Frente a Panahi, todo resulta banal. Una vez más, la foto de la silla vacía del director iraní Jafar Pahani volvió a repetirse en un gran festival internacional. El director iraní está en la cárcel desde el pasado mes de julio, cumpliendo una pena por manifestación ilegal y otra de subversión pendiente desde 2010. A pesar de tener prohibido dirigir en Irán, Panahi ha vuelto a sortear los vetos y ha presentado en la Mostra su última película Sin osos. Y como ya pasó en 2020 con Nomadland, el certamen ha dejado para el final una de las aspirantes más sólidas para ganar el León de Oro, en el caso de Panahi sería el segundo, ya que en 2000 lo consiguió con El Círculo.
Sin Osos, protagonizada por el propio director, es la doble historia de Panahi dirigiendo su película, dando instrucciones a través de videollamadas desde su ordenador en un pueblo remoto y fronterizo. Por un lado, una pareja urbana y de mediana edad se desespera por cruzar la frontera rumbo a Europa con pasaportes falsos; y por otro, Panahi, se enfrenta con serenidad y bonhomía a la dificultad de dirigir desde un pueblo perdido cerca de la frontera turca y los recelos de esa comunidad ante su presencia. Lo que más perturba de Panahi es su tono mesurado, con toques burlones, pero machaconamente combativo.
Panahi no pierde la calma, ni la amabilidad para seguir combatiendo por el arte, por su libertad de expresión. Sin hacerse la víctima en ningún momento, su película va avanzando entre las minucias de la vida del pueblo y la inmensa tristeza que desprende este artista encarcelado.

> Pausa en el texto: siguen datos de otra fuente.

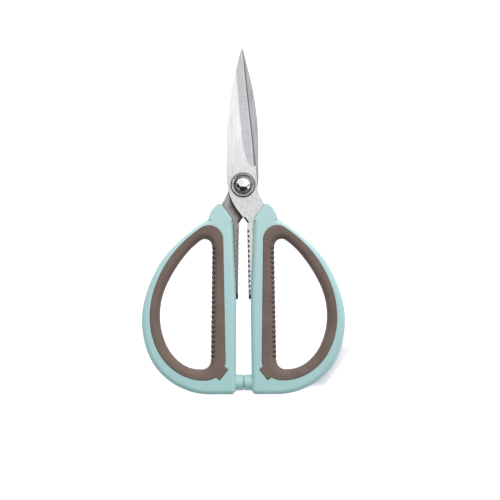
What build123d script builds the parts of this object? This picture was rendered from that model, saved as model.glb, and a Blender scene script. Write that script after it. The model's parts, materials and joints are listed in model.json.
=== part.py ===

Los osos del título se refieren a las ataduras auto-impuestas que se suman a las reales, en el caso iraní, la represión real y la burocracia kafkiana que aprisiona a la ciudadanía.
Sin Osos es un caleidoscopio fascinante e hipnótico que mira de todos los ángulos la falta de libertad y la necesidad de crear. Panahi es una figura incontestable, que desde su milagrosa sencillez lanza agudos cuchillos contra la banalidad y la egolatría que campa por los festivales de cine.